En plus des 7 émissions qu’il a présentées en 2022 et 2023, Maurice Midena a aussi donné la parole à un·e invité·e dans chaque épisode de son émission Savoirs médiatiques. La parité y est pratiquement respectée : sur 7 émissions, il a invité 4 femmes et 3 hommes. « C’était important de se rapprocher le plus possible de la parité », dit-il en soulignant que le dispositif d’invité·e unique de l’émission rendait plus facile l’équilibre : après plusieurs interviews d’hommes, il invitait des femmes, et inversement. Pour ses émissions d’ASI, contrairement à Paul ou Loris, Maurice explique avoir toujours « contacté des hommes et des femmes en même temps » : « Je n’ai jamais cherché une femme d’abord, je lançais les deux en même temps, en cherchant toujours des gens qui parleraient bien du sujet, se complèteraient ou s’opposeraient. » Il se rappelle un débat avec Loris Guémart et moi-même : nous voulions qu’il invite une femme pour compléter un plateau, lui préférait un homme car entre les deux, c’est l’homme qui lui semblait le plus pertinent pour son sujet : « Je trouvais l’homme beaucoup plus intéressant, et j’ai toujours préféré inviter un homme compétent plutôt qu’une femme pour faire le nombre », explique-t-il, en assumant par exemple avoir fait un plateau sur le foot qui, avec trois hommes pour une femme, n’était « pas équilibré », mais « a créé un échange passionnant et une dynamique super ». Faire un plateau parfaitement paritaire à chaque fois, c’est « très dur », souligne-t-il : « Le besoin d’équilibre se heurte à la réalité des agendas des gens, au sujet, à plein de choses. Dans le temps qu’on a, c’est parfois dur de faire des plateaux paritaires. On a toujours ça en tête, mais parfois, on ne peut pas. Et quand on ne peut pas, je préférais faire sans, plutôt que «forcer» la place à une femme, juste parce qu’il faut une femme. » Il ajoute que s’il refaisait un jour des émissions, il s’organiserait en amont pour contacter les invité·es des semaines en avance, et créerait un document rencensant des expert·es sur chaque sujet d’actualité. « On est toujours tellement dans l’urgence que du lundi pour le vendredi, on ne pense pas forcément toujours à la bonne personne », dit-il.

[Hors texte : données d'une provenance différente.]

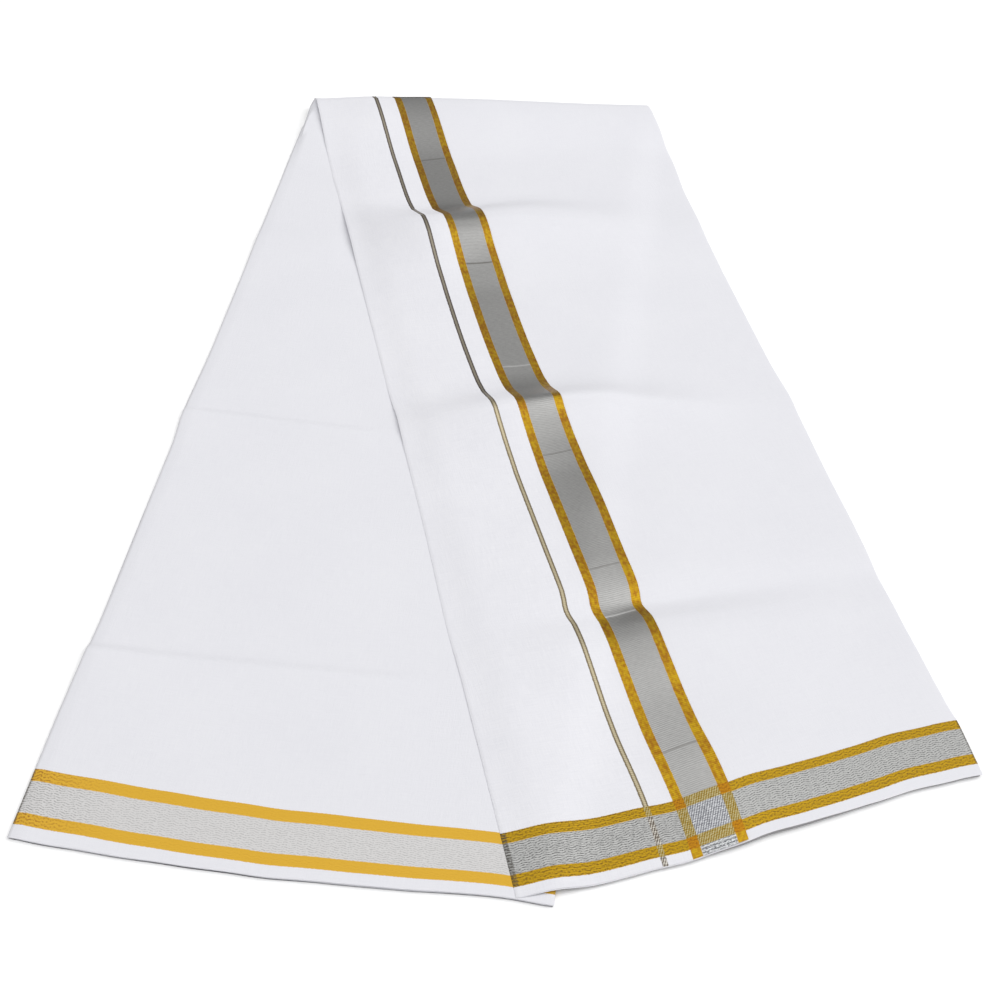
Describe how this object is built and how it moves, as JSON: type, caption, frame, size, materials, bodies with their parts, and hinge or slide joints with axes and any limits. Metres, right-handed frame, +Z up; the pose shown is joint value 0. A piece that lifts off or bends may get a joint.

Alizée Vincent n’a présenté qu’une émission, sur la démographie, dans la série d’émission d’été 2023 sur l’effondrement. Son plateau était composé d’un homme et deux femmes. Elle explique avoir « fusionné » son sujet d’émission avec celui de Maurice Midena, qui voulait explorer le thème de la natalité et avait déjà calé un invité (masculin), qu’elle a conservé dans son plateau. Elle ajoute avoir un « biais » qu’elle a conservé de sa précédente expérience professionnelle, au magazine féministe Causette : « On invitait presque uniquement des femmes. À moins qu’un homme ait écrit un livre spécifique, j’interviewais uniquement des femmes, ça m’est resté. » Elle ajoute beaucoup utiliser l’annuaire des expertes francophones, expertes.eu. Tout comme Nassira El Moaddem : « Un de mes outils, c’est l’annuaire Les Expertes, qui recense les contacts d’universitaires et expertes femmes. »

En 2023, une étude de l’Arcom sur la représentation des femmes à la télévision et à la radio (qui n’inclut pas Arrêt sur images, puisque l’émission est diffusée en ligne) relevait un net progrès « s’agissant de la présence des femmes en plateau », mais « des équilibres de temps de parole qui peinent à évoluer ». À Arrêt sur images, on va poursuivre nos efforts pour revenir aux statistiques de parité de 2022 et 2023. Désormais, propose le rédacteur en chef Robin Andraca, une émission « face à face » avec un homme pourrait être rééquilibrée avec une autre invitant une femme. L’équipe en débattra lors d’une prochaine discussion collective. La question des sujets est plus épineuse : l’émission dépend de l’actualité, et nous échappe donc en partie. Mais les chiffres de 2022 et 2023 suggèrent que la parité est totalement possible sur le plateau d’ASI, et nous nous devons de faire mieux.